Anyway, now this housekeeping is complete (and it really is an essential step, so don't skip it!), we can actually perform the rebase. From your own branch:

$ git rebase master

Git will take the current state of master and put your work after it. It's almost like you created a new branch fresh from master and recreated your commits from scratch in that new branch, only without the hassle.

This has the added benefit that, if there are any merge commits ("Merge branch 'master' into my-branch"), they'll be removed. Great! That's one step towards a cleaner history already!

Rebasing to change history

This is the second type of rebase I'll talk about here, and while there are a few ways to achieve this, I like to use an "interactive" rebase. The first thing to do is to work out how far back in time you want to go, in terms of number of commits. You could simply use a git log to work this out.

Let's say we have a git history a bit like this:

$ git log --oneline

9c6e0a9 fix typo
7fadd64 Finished refactoring repository.go
bf460ea wip on repository.go
99beecc Refactored main.go

Perhaps we'd want to reduce those previous three commits into one commit simply labelled "Refactored repository.go". In Git terms, we want to "squash" three commits together, and we can do this with an interactive rebase. Running git rebase -i HEAD~3 will pop us into a temp file in our editor, asking for clarification on what we want to do with these 3 commits.

pick bf460ea wip on repository.go
pick 7fadd64 Finished refactoring repository.go
pick 9c6e0a9 fix typo

Below this instructions are kindly provided (thanks Git!), but in short you want to change the first word of each line to match what you want to do to that commit. We want to squash these three commits into one, so we can change the instruction for the last two commits here to squash (or s for short).
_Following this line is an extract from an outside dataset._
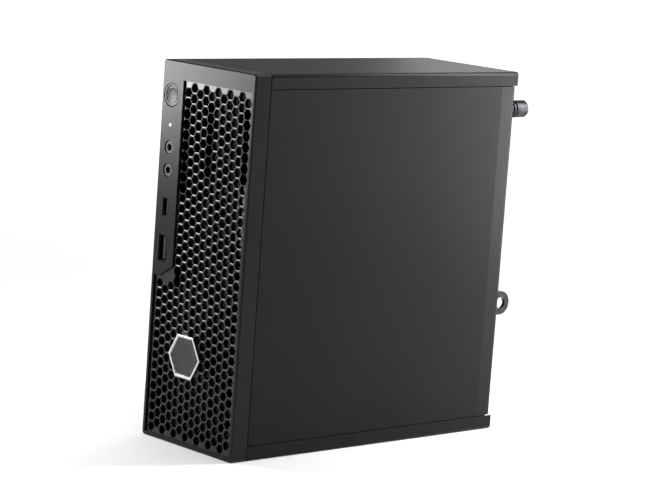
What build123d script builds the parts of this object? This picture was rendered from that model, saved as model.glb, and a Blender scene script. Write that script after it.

N.B. Vim's ciw (change inside word) is invaluable here! 💚

pick bf460ea wip on repository.go
s 7fadd64 Finished refactoring repository.go
s 9c6e0a9 fix typo

When we save and quit this, Git will run through the rebase and then pop open another editor, asking us what the commit message for our new, combined commit will be. Changing this message to "Refactored repository.go" will finally give us the commit history we're after:

33906a2 Refactored repository.go
99beecc Refactored main.go

Push it real good

You may want to push your work now, and if you'd not pushed your branch originally this would work trivially. However, if you've already pushed, you might find that trying to push again results in an error from your Git remote saying your push was "rejected".

Simply git push -f (force push) to get around this! However, this is the dangerous part. Ensure nobody else has pushed to your branch in the meantime, since you last pulled, or you'll be wiping their changes out and they will not be friends with you anymore.

Additionally, I highly recommend here making a change to your git settings: git config --global push.default current. Without this config value, Git can push more than one branch to the remote, potentially overwriting work on other branches you had nothing to do with.

Be extremely mindful of what you're doing when running a force push, and you'll be fine. However, it's not a command to be careless with.

Demand satisfaction

If you're using a sensible git branching model, the benefits of having a clean history are well worth the risks. We can look back and see when a bug was introduced, and additionally we can clearly see the context of the changes that introduced a bug by having a non-polluted history to read. Even 3-6 months down the line, we'll still be clear on what was happening in context, and what else was being worked on around the same time, even if the developer who was working on it is no longer around.

If the history is polluted with merge commits, "wips", and "fix typos", it becomes much more difficult to remember what was going on back then. Better to rebase that typo out of existence rather than dedicate a commit to a one-letter change.

By having a policy of only merging pull requests with a neat history, you gain a few benefits, and your repository looks far more… professional for it.